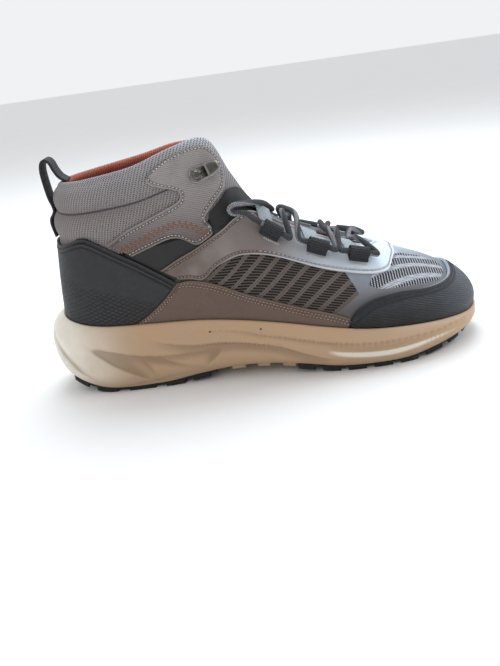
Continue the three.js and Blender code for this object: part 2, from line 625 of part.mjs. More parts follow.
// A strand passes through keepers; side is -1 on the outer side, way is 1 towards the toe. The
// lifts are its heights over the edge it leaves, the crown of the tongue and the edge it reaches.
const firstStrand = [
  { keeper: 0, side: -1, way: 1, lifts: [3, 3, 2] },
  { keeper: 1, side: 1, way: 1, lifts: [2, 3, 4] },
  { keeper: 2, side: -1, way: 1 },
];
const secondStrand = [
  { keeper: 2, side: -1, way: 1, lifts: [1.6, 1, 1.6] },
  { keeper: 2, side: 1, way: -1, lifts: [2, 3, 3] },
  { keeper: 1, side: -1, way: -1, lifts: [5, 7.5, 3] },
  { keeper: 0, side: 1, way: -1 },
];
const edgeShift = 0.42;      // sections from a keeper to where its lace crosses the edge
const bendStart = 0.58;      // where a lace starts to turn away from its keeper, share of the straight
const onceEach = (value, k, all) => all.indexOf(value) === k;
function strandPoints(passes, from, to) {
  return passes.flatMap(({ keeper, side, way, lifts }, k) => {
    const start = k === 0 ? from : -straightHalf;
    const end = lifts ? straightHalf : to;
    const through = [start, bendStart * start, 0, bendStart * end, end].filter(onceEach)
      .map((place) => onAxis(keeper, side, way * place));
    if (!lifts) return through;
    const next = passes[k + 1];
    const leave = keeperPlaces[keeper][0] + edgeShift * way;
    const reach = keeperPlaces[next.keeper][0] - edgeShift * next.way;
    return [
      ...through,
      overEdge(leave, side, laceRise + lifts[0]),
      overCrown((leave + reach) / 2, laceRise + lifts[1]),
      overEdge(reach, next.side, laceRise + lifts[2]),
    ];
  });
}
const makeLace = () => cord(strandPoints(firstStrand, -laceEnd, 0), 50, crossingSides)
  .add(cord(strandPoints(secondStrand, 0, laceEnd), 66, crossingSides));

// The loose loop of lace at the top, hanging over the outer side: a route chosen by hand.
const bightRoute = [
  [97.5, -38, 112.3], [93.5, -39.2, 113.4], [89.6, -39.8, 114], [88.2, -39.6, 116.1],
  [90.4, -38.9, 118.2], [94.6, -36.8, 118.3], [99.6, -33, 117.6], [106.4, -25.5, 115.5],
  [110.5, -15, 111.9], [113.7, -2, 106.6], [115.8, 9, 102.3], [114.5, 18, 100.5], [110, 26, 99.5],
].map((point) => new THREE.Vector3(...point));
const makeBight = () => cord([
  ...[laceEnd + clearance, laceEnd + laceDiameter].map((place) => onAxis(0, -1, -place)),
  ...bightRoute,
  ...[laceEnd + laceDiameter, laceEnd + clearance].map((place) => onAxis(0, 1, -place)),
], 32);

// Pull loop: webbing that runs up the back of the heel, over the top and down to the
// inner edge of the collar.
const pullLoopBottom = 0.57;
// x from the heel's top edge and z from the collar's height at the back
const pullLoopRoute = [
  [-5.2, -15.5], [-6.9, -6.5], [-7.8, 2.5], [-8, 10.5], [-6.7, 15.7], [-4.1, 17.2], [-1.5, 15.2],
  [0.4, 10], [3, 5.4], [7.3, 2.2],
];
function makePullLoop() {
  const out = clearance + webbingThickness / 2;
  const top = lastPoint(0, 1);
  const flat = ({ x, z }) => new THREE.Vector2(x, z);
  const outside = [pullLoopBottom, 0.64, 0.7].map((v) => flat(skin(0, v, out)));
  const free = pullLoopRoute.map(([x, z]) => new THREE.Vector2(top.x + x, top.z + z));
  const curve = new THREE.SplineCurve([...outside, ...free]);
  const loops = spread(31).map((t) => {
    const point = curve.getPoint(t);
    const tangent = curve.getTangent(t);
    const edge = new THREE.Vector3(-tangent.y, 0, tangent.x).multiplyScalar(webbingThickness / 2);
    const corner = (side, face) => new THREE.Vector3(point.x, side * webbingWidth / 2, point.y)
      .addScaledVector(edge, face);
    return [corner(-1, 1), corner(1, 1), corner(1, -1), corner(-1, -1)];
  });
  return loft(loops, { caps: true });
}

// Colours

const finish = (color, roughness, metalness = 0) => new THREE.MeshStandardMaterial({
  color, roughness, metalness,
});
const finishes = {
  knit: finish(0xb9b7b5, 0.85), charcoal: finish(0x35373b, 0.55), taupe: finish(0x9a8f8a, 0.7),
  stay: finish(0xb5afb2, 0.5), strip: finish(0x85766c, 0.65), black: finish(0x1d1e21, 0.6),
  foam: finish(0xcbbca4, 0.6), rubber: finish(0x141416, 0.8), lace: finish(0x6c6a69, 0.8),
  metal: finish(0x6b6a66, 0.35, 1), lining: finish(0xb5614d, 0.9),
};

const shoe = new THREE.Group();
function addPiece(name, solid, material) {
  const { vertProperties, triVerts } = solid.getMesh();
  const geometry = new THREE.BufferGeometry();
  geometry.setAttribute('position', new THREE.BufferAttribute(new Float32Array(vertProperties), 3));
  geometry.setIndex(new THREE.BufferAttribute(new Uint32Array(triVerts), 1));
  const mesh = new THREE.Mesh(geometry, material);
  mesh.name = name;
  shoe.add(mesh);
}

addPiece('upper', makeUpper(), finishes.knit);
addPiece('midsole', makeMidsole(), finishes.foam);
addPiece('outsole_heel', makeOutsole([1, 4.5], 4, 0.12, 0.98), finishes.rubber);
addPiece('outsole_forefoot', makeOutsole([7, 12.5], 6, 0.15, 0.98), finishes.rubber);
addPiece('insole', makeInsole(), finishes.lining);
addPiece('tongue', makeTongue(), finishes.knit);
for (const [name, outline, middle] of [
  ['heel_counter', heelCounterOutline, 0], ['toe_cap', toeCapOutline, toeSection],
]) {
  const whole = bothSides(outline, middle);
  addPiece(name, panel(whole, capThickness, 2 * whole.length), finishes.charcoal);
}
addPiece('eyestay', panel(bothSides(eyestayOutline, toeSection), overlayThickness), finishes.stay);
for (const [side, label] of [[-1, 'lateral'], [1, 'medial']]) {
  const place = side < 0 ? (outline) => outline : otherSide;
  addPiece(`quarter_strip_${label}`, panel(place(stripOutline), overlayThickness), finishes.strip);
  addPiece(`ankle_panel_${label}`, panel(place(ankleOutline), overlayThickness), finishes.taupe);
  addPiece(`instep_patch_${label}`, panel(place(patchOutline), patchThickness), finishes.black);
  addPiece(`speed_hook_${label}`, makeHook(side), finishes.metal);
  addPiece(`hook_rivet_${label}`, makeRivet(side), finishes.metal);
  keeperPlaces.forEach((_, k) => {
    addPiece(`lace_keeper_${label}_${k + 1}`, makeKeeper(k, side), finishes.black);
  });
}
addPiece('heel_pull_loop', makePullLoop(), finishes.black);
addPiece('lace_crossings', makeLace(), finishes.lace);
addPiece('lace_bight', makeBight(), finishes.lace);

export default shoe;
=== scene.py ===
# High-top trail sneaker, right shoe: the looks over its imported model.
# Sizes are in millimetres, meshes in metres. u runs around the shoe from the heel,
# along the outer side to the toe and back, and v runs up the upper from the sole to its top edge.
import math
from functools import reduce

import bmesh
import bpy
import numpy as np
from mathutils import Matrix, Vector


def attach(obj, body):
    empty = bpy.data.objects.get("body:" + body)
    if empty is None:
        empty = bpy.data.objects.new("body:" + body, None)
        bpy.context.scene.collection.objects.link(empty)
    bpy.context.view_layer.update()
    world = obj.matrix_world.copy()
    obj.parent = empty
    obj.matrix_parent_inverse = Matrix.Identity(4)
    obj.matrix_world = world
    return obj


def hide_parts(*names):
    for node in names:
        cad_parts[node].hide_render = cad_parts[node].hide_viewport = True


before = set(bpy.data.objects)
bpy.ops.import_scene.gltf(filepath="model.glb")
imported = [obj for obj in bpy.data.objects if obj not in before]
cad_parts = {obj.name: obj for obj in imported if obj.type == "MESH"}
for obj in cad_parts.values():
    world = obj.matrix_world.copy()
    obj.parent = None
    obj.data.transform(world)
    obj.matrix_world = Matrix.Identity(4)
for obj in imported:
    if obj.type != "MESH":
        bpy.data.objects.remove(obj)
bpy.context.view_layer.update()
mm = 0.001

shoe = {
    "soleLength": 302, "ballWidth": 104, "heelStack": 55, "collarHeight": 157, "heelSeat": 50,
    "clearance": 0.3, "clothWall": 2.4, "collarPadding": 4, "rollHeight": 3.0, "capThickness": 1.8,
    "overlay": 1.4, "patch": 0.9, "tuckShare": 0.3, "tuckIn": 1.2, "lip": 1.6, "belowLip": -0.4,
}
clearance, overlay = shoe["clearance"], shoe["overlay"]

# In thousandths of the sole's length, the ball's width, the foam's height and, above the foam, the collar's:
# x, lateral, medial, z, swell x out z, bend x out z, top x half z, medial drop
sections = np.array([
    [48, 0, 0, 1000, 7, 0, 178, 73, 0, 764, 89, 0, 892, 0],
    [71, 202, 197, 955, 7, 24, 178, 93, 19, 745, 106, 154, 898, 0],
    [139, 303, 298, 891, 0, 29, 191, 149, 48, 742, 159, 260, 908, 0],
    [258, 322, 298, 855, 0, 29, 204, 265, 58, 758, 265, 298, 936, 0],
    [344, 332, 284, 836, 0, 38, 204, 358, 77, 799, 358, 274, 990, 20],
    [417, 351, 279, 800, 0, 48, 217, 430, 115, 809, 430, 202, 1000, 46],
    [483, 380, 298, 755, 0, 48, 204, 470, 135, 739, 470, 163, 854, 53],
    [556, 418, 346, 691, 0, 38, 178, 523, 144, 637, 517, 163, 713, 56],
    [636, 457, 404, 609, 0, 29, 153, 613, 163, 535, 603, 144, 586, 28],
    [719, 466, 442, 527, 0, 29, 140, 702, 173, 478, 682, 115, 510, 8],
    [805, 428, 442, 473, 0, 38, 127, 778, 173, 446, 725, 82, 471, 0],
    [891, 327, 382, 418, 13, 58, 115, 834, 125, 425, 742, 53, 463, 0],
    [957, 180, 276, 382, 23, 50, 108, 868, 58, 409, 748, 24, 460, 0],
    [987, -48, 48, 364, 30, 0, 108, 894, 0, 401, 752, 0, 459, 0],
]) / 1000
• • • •
Exercise directions -> Where a line above holds the string "update", show that line.

Task output ->
    bpy.context.view_layer.update()
bpy.context.view_layer.update()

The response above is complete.